- Born: Friedrich "Fritz" Karl Baumgarten August 18, 1883 Reudnitz (now part of Leipzig)
- Died: 3 November 1966 (aged 83) Leipzig
- Spouse: Elsa Baumgarten (nee Hollburg)
- Children: 2

= Fritz Baumgarten (illustrator) =

German illustrator (1883–1966)

Fritz Baumgarten (18 August 1883, Reudnitz (now part of Leipzig) - 3 November 1966, Leipzig) was a German illustrator, lithographer, draftsman, and painter.

He illustrated several hundred published picture books, especially children's books, mainly in the 1920s to 1960s, most of which were published before World War II. He also illustrated postcards, Advent calendars, and picture books of fairy tales by the Brothers Grimm.

His fantasy world was populated with animals, elves, and fairies, farm animals, children and teddy bears living in temperate forests and meadows. He acknowledged that his style of anthropomorphized animals, small beings, and plants was influenced by the illustrator Ernst Kreidolf. Fritz Baumgarten himself inspired the artist Lore Hummel.

He used light pen strokes painted with watercolours. His style was modern for the time, loose and impressionistic, but was grounded in figure drawing, animal drawing and academic composition.

==History==
Fritz Baumgarten studied at the Fine Arts academies in Dresden and Munich, then completed military service, before returning to Leipzig in 1908. He initially earned his living as a freelance designer and illustrator mainly of postcards.

During World War I, he fought in France, including at Verdun. For his services, he received the Iron Cross Second Class (Eiserne Kreuz zweiter Klasse).

Fritz Baumgarten married Elsa Hollburg in 1926. After a stopover in Sachsenberg-Georgenthal, where the artist was conscripted to work in an armaments factory, the Baumgartens moved to Reichenbach. In the summer of 1946 the family returned to the Connewitz district of Leipzig. Fritz Baumgarten, who joined the Free German Trade Union Confederation around the mid-1950s, immediately made contact with various publishers in West and East Germany, such as Lange & Meuche Verlag, Scholz Verlag, Engelbert Dessart Verlag, Titania Verlag and others. Disguising them as "small pictures for the little nieces and nephews" the artist sent his illustrations to West Germany. The fee was sent to him in kind or credited to accounts in the West.

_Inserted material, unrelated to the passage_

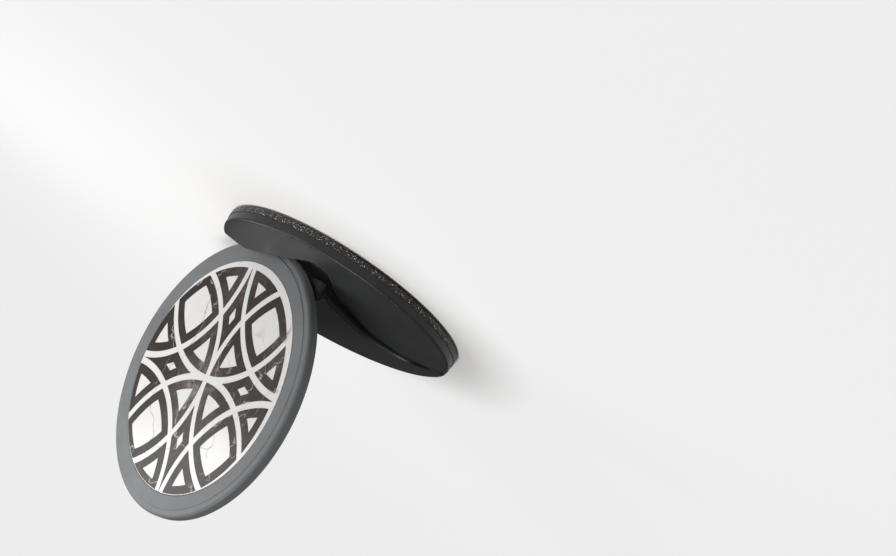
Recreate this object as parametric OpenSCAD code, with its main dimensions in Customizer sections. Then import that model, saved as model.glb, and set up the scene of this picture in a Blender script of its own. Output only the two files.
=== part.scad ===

Around the beginning of the 1960s, his creative power waned, Fritz Baumgarten was soon 80 years old, and the number of his annually published children's and picture books decreased significantly.

==Works==
===In English===
Books that were translated into English include:
- Spring In The Enchanted Forest, published by Crescent, ISBN 9780-517469804
- Summer In The Enchanted Forest, published by Crescent, ISBN 978-0517469811
- Autumn In The Enchanted Forest, published by Crescent, ISBN 978-0517469798
- Winter In The Enchanted Forest, published by Crescent, ISBN 978-0517469828
- Adventures of Timothy and Nicky, Marilyn Nickson (Author), Fritz Baumgarten (Illustrator), published by Ward, Lock & Co., ISBN 978-0706362336

===In German===
For a list of printed material in German see Fritz Baumgarten (German Wikipedia page).

Fritz Baumgarten illustrated books written by Albert Sixtus, Märchen von Erich Heinemann, Helge Darnstädt, Lena Hahn, Liselotte Burger, Rose Pflock, Friedrich Zöbigker, Hamster und Igel, Eine lustige Geschichte, Wolfgang Männel, Christine Groß. His publishers included Esslinger, Alfred Hahn, Parabel, Beltz & Gelberg (Verlagsgruppe Beltz), Titania, and Terzio.